Data —
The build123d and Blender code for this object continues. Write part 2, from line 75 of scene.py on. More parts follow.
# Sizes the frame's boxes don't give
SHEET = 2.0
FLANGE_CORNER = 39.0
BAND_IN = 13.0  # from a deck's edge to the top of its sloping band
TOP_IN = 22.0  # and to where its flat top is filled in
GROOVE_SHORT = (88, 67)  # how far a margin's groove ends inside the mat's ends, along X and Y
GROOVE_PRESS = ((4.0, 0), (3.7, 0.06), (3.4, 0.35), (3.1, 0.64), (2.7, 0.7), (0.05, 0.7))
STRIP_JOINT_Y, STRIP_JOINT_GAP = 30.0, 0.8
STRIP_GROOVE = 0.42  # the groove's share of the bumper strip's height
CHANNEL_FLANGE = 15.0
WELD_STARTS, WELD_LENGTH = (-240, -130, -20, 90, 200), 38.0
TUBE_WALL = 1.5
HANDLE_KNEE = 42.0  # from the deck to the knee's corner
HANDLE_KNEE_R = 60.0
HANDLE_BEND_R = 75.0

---

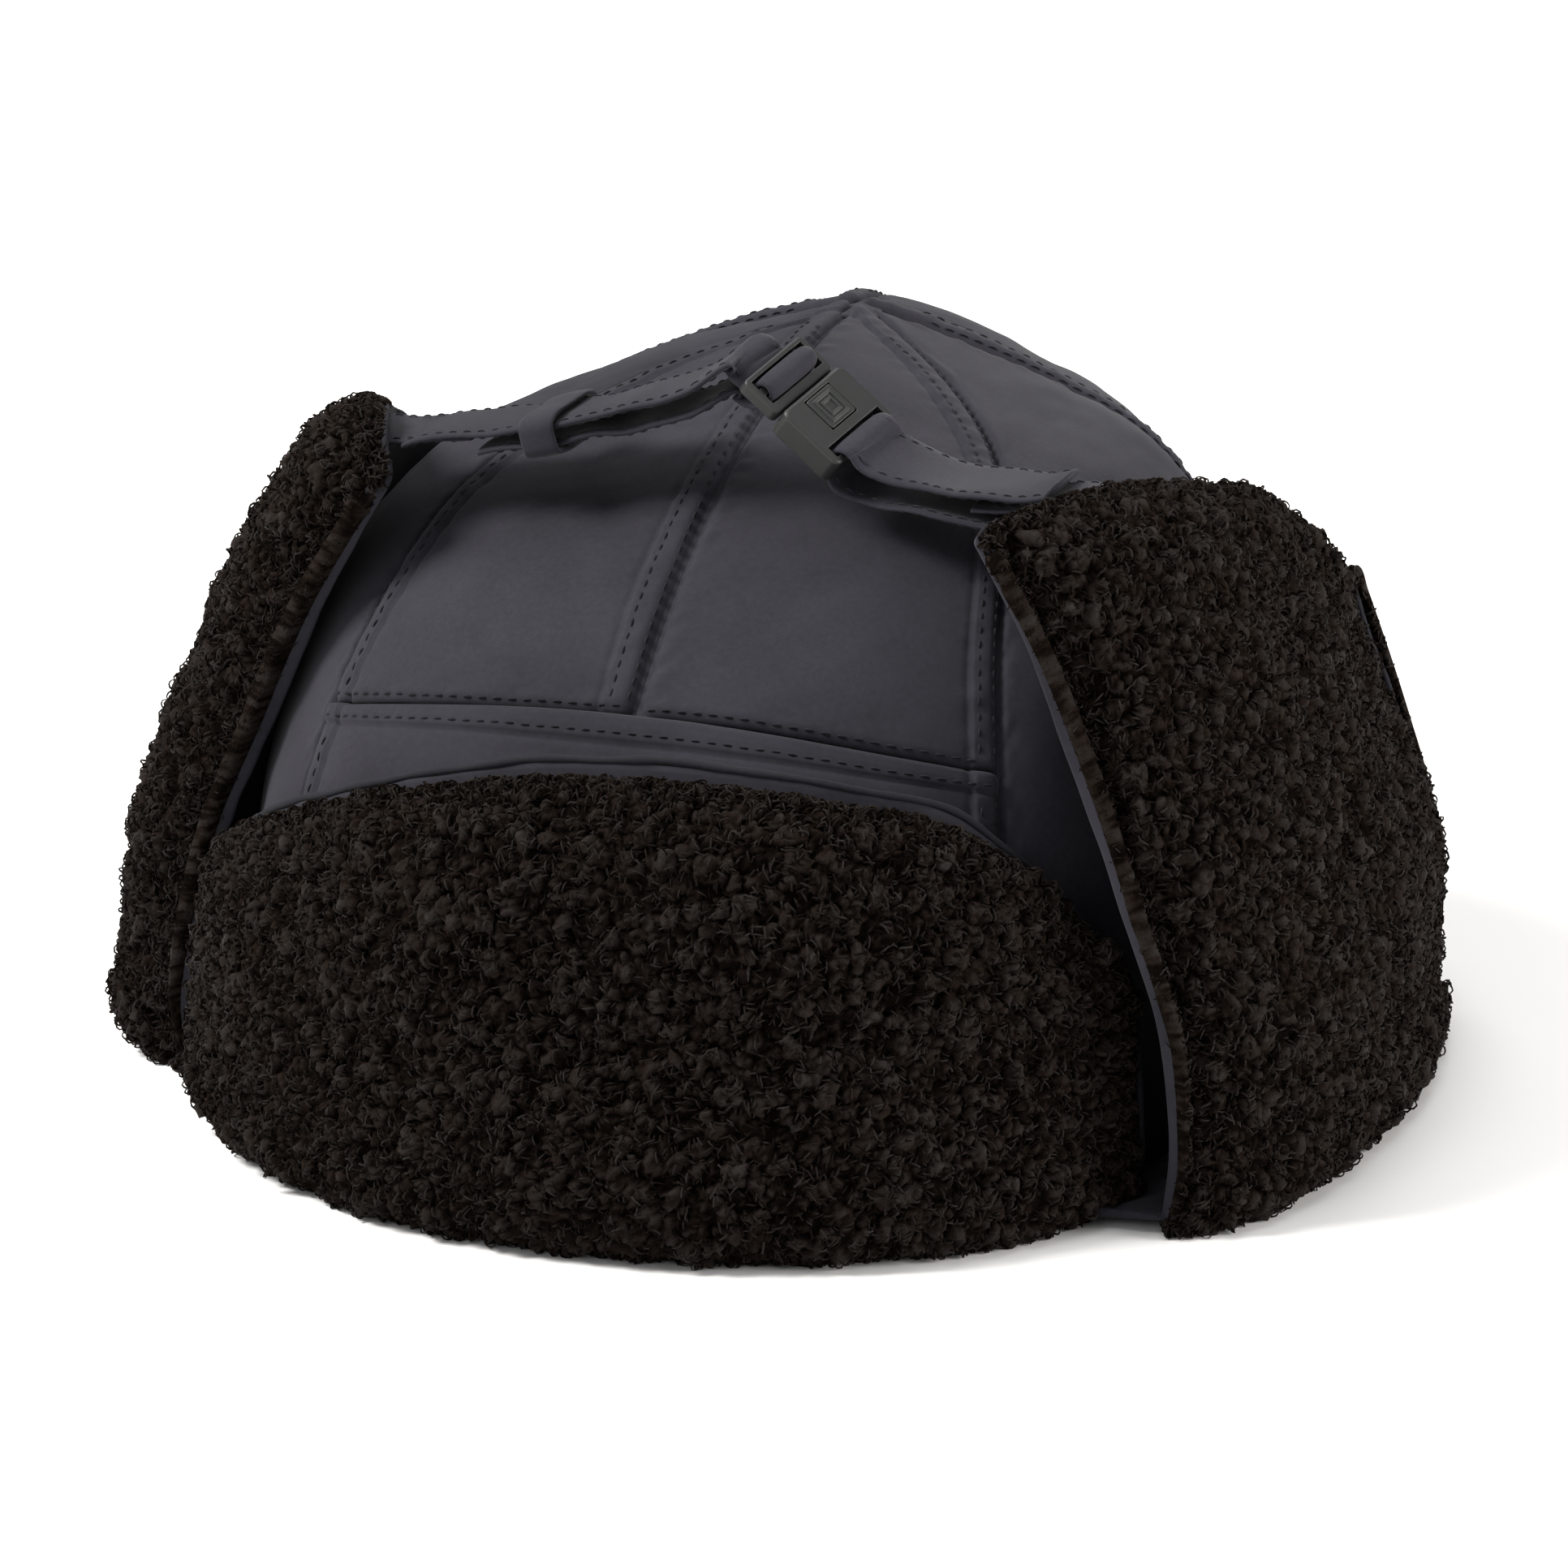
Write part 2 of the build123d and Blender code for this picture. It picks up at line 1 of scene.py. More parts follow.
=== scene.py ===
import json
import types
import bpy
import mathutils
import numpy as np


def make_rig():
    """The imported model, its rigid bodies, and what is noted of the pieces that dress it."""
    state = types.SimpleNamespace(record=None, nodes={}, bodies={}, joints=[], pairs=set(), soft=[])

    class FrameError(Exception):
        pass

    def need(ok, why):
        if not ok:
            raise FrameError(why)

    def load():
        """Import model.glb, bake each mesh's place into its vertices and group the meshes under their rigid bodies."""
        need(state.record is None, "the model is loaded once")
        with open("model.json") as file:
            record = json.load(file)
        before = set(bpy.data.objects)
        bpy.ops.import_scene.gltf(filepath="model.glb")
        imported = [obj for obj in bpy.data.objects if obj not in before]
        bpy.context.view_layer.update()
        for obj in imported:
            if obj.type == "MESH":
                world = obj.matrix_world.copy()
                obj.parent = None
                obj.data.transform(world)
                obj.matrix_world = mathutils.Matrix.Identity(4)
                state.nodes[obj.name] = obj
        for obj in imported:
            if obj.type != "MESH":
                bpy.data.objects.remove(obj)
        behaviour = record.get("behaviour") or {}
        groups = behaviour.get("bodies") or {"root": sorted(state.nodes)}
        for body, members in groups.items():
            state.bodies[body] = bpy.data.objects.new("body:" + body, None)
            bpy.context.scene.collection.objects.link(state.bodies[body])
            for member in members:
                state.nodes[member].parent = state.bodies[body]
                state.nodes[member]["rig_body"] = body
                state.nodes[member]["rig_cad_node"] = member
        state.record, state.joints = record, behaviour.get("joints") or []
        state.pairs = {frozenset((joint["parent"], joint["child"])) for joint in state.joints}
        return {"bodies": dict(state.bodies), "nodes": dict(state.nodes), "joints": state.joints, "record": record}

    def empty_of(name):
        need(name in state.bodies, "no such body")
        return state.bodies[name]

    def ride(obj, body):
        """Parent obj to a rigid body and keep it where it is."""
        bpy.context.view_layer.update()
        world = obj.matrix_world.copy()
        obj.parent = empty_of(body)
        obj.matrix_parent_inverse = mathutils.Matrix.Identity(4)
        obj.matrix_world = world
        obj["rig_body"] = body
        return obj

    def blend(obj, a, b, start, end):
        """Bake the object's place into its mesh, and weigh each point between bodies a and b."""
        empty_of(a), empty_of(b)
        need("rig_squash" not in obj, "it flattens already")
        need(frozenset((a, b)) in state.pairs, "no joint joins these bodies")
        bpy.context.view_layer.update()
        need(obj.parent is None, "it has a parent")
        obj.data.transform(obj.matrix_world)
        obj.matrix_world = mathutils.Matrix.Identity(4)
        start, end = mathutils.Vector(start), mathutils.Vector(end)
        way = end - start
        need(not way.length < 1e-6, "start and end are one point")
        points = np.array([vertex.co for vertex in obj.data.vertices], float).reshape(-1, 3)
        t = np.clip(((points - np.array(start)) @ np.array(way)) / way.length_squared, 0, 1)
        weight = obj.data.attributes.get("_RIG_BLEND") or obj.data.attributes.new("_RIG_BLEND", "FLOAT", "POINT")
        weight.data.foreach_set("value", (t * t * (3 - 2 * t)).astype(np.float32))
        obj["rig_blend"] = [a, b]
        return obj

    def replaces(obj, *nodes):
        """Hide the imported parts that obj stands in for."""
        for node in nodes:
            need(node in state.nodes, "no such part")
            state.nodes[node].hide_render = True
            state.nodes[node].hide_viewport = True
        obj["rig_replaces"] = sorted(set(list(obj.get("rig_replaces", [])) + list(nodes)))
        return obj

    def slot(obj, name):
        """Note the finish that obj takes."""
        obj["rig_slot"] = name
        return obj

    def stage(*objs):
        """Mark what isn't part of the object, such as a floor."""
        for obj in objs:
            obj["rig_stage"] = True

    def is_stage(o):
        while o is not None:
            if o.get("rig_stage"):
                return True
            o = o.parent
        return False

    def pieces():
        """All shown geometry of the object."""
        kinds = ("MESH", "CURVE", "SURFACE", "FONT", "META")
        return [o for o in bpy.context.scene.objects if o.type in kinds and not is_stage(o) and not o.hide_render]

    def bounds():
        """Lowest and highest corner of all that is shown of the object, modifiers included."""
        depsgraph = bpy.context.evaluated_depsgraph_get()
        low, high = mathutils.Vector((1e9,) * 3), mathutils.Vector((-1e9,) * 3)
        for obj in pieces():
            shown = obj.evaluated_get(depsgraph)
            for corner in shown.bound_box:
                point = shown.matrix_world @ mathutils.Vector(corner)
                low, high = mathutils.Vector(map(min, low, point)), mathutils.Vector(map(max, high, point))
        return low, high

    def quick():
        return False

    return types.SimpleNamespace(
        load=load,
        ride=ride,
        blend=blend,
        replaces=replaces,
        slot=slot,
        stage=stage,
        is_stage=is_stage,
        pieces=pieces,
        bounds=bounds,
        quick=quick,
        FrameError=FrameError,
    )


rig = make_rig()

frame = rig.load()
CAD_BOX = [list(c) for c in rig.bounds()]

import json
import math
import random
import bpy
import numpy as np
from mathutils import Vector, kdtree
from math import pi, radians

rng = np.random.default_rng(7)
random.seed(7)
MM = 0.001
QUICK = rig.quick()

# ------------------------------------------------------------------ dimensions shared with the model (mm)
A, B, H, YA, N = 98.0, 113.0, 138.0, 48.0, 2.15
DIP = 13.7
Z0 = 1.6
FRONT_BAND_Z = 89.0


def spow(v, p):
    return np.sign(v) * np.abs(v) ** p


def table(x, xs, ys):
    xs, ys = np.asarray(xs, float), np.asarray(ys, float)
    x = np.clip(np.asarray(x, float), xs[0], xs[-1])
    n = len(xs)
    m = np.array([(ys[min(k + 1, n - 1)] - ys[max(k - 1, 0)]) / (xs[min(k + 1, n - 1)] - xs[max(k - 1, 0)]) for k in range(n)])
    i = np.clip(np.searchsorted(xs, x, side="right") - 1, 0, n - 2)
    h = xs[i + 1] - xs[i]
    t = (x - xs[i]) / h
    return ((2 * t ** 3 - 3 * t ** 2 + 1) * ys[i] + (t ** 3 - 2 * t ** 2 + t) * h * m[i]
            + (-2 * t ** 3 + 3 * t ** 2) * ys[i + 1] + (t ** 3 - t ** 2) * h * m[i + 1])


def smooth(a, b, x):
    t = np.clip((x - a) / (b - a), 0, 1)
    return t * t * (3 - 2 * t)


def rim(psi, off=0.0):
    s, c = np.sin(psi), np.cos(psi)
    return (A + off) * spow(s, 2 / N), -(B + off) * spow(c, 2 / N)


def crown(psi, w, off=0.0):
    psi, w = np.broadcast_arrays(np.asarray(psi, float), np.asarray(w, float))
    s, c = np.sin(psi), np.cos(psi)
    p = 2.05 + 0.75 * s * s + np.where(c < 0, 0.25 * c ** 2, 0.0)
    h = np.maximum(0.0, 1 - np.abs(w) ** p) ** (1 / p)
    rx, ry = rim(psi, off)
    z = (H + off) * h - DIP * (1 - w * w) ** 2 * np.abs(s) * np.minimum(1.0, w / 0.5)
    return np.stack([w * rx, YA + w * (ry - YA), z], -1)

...

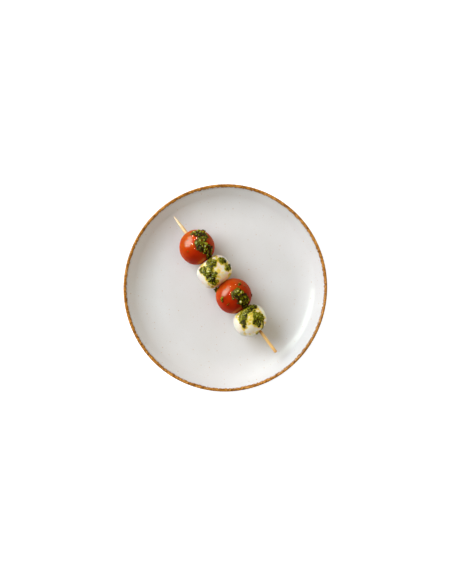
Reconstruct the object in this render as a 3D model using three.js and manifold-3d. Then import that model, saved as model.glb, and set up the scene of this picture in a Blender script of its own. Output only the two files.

Given exercise — Nothing beyond the required lines should be retyped: start with the line that contains "state.nodes[node].hide_render = True" and finish with the line that contains "CAD_BOX = [list(c) for c in rig.bounds()]".

In response —
            state.nodes[node].hide_render = True
            state.nodes[node].hide_viewport = True
        obj["rig_replaces"] = sorted(set(list(obj.get("rig_replaces", [])) + list(nodes)))
        return obj

    def slot(obj, name):
        """Note the finish that obj takes."""
        obj["rig_slot"] = name
        return obj

    def stage(*objs):
        """Mark what isn't part of the object, such as a floor."""
        for obj in objs:
            obj["rig_stage"] = True

    def is_stage(o):
        while o is not None:
            if o.get("rig_stage"):
                return True
            o = o.parent
        return False

    def pieces():
        """All shown geometry of the object."""
        kinds = ("MESH", "CURVE", "SURFACE", "FONT", "META")
        return [o for o in bpy.context.scene.objects if o.type in kinds and not is_stage(o) and not o.hide_render]

    def bounds():
        """Lowest and highest corner of all that is shown of the object, modifiers included."""
        depsgraph = bpy.context.evaluated_depsgraph_get()
        low, high = mathutils.Vector((1e9,) * 3), mathutils.Vector((-1e9,) * 3)
        for obj in pieces():
            shown = obj.evaluated_get(depsgraph)
            for corner in shown.bound_box:
                point = shown.matrix_world @ mathutils.Vector(corner)
                low, high = mathutils.Vector(map(min, low, point)), mathutils.Vector(map(max, high, point))
        return low, high

    def quick():
        return False

    return types.SimpleNamespace(
        load=load,
        ride=ride,
        blend=blend,
        replaces=replaces,
        slot=slot,
        stage=stage,
        is_stage=is_stage,
        pieces=pieces,
        bounds=bounds,
        quick=quick,
        FrameError=FrameError,
    )


rig = make_rig()

frame = rig.load()
CAD_BOX = [list(c) for c in rig.bounds()]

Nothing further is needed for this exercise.